Macro occupancy (coarse empty skipping)

Inside each chunk, a coarse 8×8×8 macro grid is stored as bits (512 bits = 16 u32 words per chunk). This allows fast skipping of empty macro-cells using a 3D DDA (Digital Differential Analyzer) grid march before doing expensive leaf traversal.

Column info acceleration (grass probing)

A compact 64×64 per-chunk “column-top map” packs (y, material) per (x,z) column into u16 entries. It’s used to cheaply decide where grass blades might be, without doing full voxel traversal everywhere.


Clipmap terrain (heightfield)

A toroidal clipmap stores height patches in a 2D array texture:

  • Format: R32Float
  • Layout: texture_2d_array, one layer per clipmap level
  • CPU updates decide which patches to upload each frame

The shader samples the clipmap using:

  • Per-level origin in meters
  • Per-level cell size
  • Per-level toroidal offsets in texels

Important ordering note (the “clipmap fix”)

Clipmap texture uploads and clipmap uniform updates must be encoded before the compute pass they affect.

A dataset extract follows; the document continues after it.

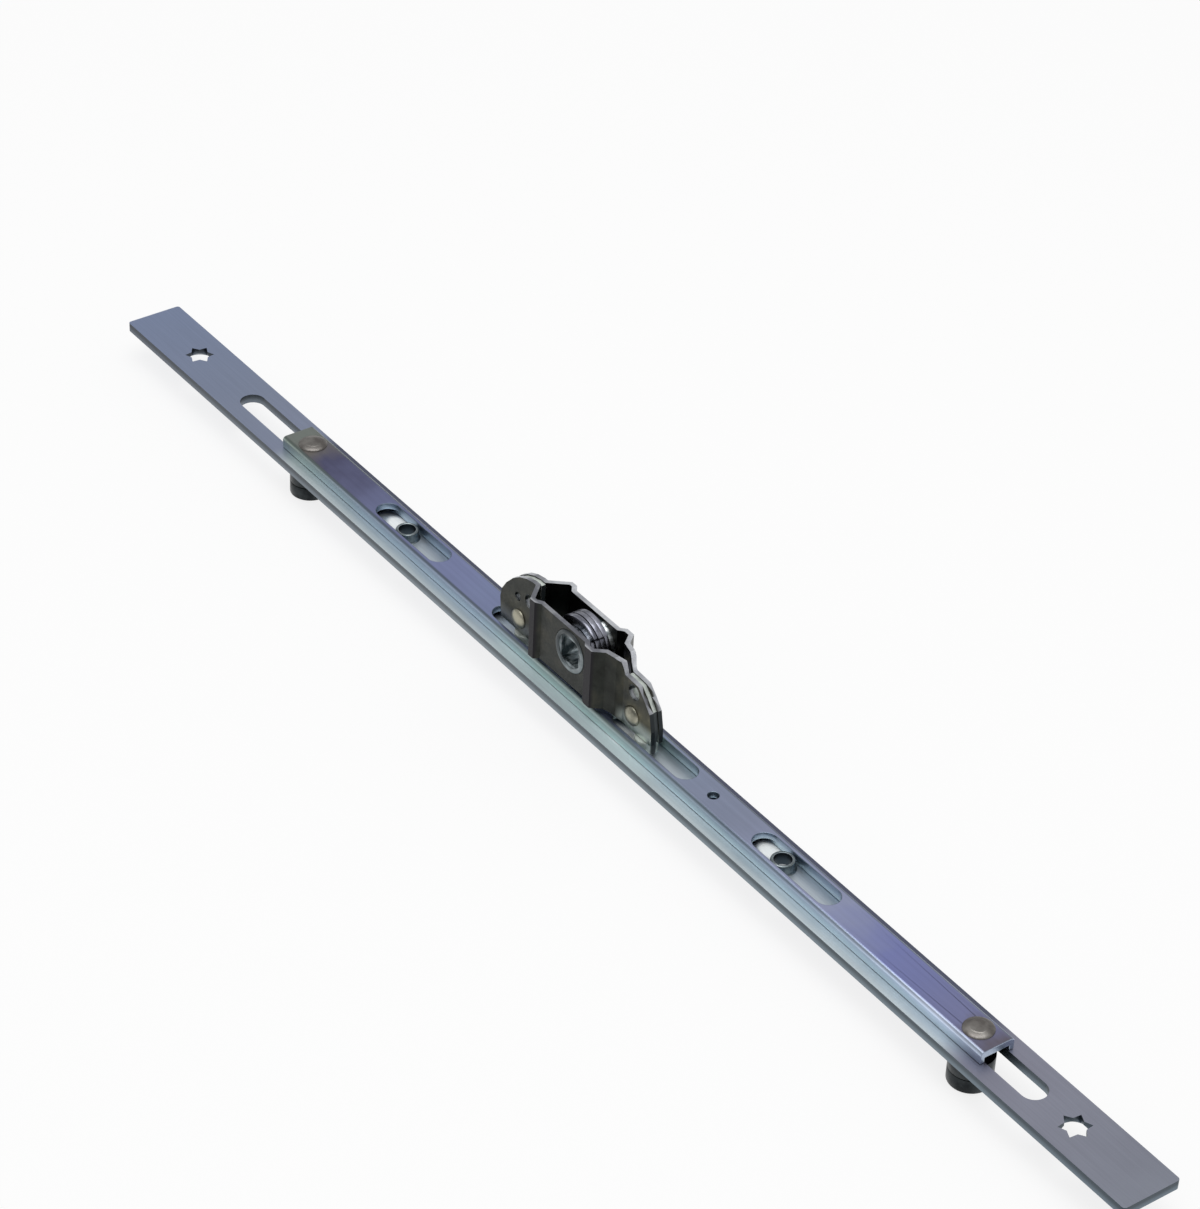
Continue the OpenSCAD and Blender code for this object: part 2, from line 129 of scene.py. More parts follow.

The code ensures the clipmap patch uploads + uniform write occur in the correct order so uniforms (origin/offset) cannot get ahead of texture content.


Profiling

Two layers of profiling exist:

  • CPU-side frame profiling: measures camera update, streaming, encoding, submit, present, etc.
  • GPU timestamps (if supported): measures primary, godray, composite, and blit pass times via TIMESTAMP_QUERY.

When GPU timestamps are enabled, the renderer resolves timestamps into a buffer and maps it for readback, converting timestamp ticks to milliseconds.


Project layout (relevant parts)

  • src/app/
    Main loop orchestration, resize handling, per-frame sequencing.
  • src/render/
    GPU types, resources, shader bundling, renderer state (pipelines/buffers/textures/bind groups).
  • src/shaders/
    WGSL shader modules (common utilities + raytracing modules + clipmap + blit).
  • src/streaming/
    ChunkManager and upload budgeting (CPU→GPU streaming).
  • src/world/
    WorldGen / procedural world source.

Rendering data formats (quick cheat sheet)

  • HDR color: Rgba32Float
  • Depth proxy: R32Float
  • Clipmap height: R32Float array texture
  • GPU scene buffers: storage buffers (NodeGpu, ChunkMetaGpu, macro occupancy bits, rope links, column info)

Notes & extension points

  • The renderer is intentionally compute-first: most “rendering” logic lives in WGSL compute entry points.
  • The scene bind group is shared across passes where possible; specialized bind groups are used for ping-pong textures (godrays/composite).
  • Chunk uploads are aggressively batched (merged adjacent regions, contiguous meta runs) to reduce queue.write_buffer calls.

Common next steps:

  • Add proper LOD selection for clipmap sampling (currently it can be fixed-level).
  • Add a material system and/or voxel editing.
  • Add denoising/temporal filtering for primary pass output.
  • Expose profiler output in an on-screen overlay.